Donovan Ricketts between the sticks has probably made enough mistakes to remain at the club next term but really he deserves a higher level. Russell Howarth has never impressed nor looked worth giving a chance to. If the Jamaica number one is still at City next year then the incoming gaffer could have the best sticksman in League Two.
At right back Richard Edghill is thought to be on his way and John Swift is absent without leave. Swift looks and talks the part in the juniors and reserves and his failure to ascend is an enduring mystery at VP. The new manager would be advised to go to Swift over the uncommitted Edghill but will probably end up bringing in a new face.
At left back word has it Ben Parker is ready to join with his own team - Leeds United - having hit the skids hard. Parker is a player of some potential - not in the bracket of a Nathan Doyle or a Lee Holmes but good enough for this level and above - and so the next manager would do well to sign him.
The next manager will hope to have the previous manager to call on in David Wetherall but will probably be looking for another partner as Mark Bower moves to the Championship - Burnley and Stoke are interested and figures of £450,000 have been mentioned - but the pace and presence of Simon Ainge is worth giving a chance to. Ainge was called on periodically though the season and never looked less than impressive.

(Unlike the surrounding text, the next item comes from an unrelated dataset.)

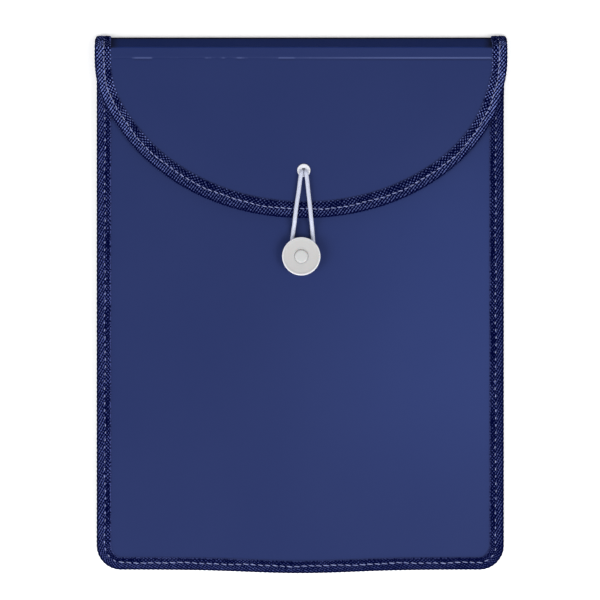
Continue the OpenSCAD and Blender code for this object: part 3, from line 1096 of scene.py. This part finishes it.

Certainly he seems more able than the League Two stalwart Matthew Clarke.
Should the next manager be McCall then he will look to his own position - holding midfield - as being underused by the previous two managers. Neither Colin Todd nor David Wetherall favoured a break up man and both tried to mesh two more attacking players into the midfield. Craig Bentham is City’s only McCall and for sure he should be the number four next season regardless of who the gaffer is.
The opportunity to link Marc Bridge-Wilkinson and Steven Schumacher is probably over with MBW reported to be rejoining Port Vale. Schumacher is thought to be ready to return but might rethink when he gets City’s contract offer. Tom Penford - who has a season cameo on Saturday - is of course a favourite of this parish and could do a job replacing MBW were he given a chance. I can only hope he will be.
Omar Daley and Joe Colbeck are both contracted beyond the summer leaving the next manager with a Ben Muirhead too many on the right wing. On the left Xaviar Barrus will hope for a contract and should a new manager favour a 442 then it is probably a good idea to do more than nominally look at the idea of having a pair of left wingers to use.
One of the failures of managers at City and beyond is believing that the left wing role is to be given to a third striker - Danny Cadamarteri springs to mind - leading to a huge gap appearing in front of the left back and very little coming forward. If we are to raid down the flanks we need proper left wingers to do it with.
Up front Dean Windass will exit stage left for the right price with Hull City his probably destination. Spencer Weir-Daley is hoping to have impressed City into offering him a two year deal and the word that has reached our BfB ear is that he has done that. Joe Brown is looking over his shoulder at Saturday’s sub Leon Osborne who is pushing for a role up in the squad.
The top four of League Two this year are the bottom four of League One the year before. Bouncing back is common place but to do that City’s new manager is going to have to take the picked over bones of the club and build a team.
The experience of the past few years suggests that building teams out of loan players is an ultimately fruitless exercise. The likes of Richard Edghill - jobbing footballers signed to 18 month deals – are also hardly likely to be the stuff of success either.
The next manager needs to make a squad that is able to play the kind of committed football that McCall typifies. To do that we need to think beyond temporary players and start to make some long term deals.
We need to start putting faith back into the players - be bold and mighty forces will come to you aid - and to do that we need to put our faith in a manager we want to employ for more than the statutory Bradford City sixteen months.
Julian Rhodes. You know what you have to do.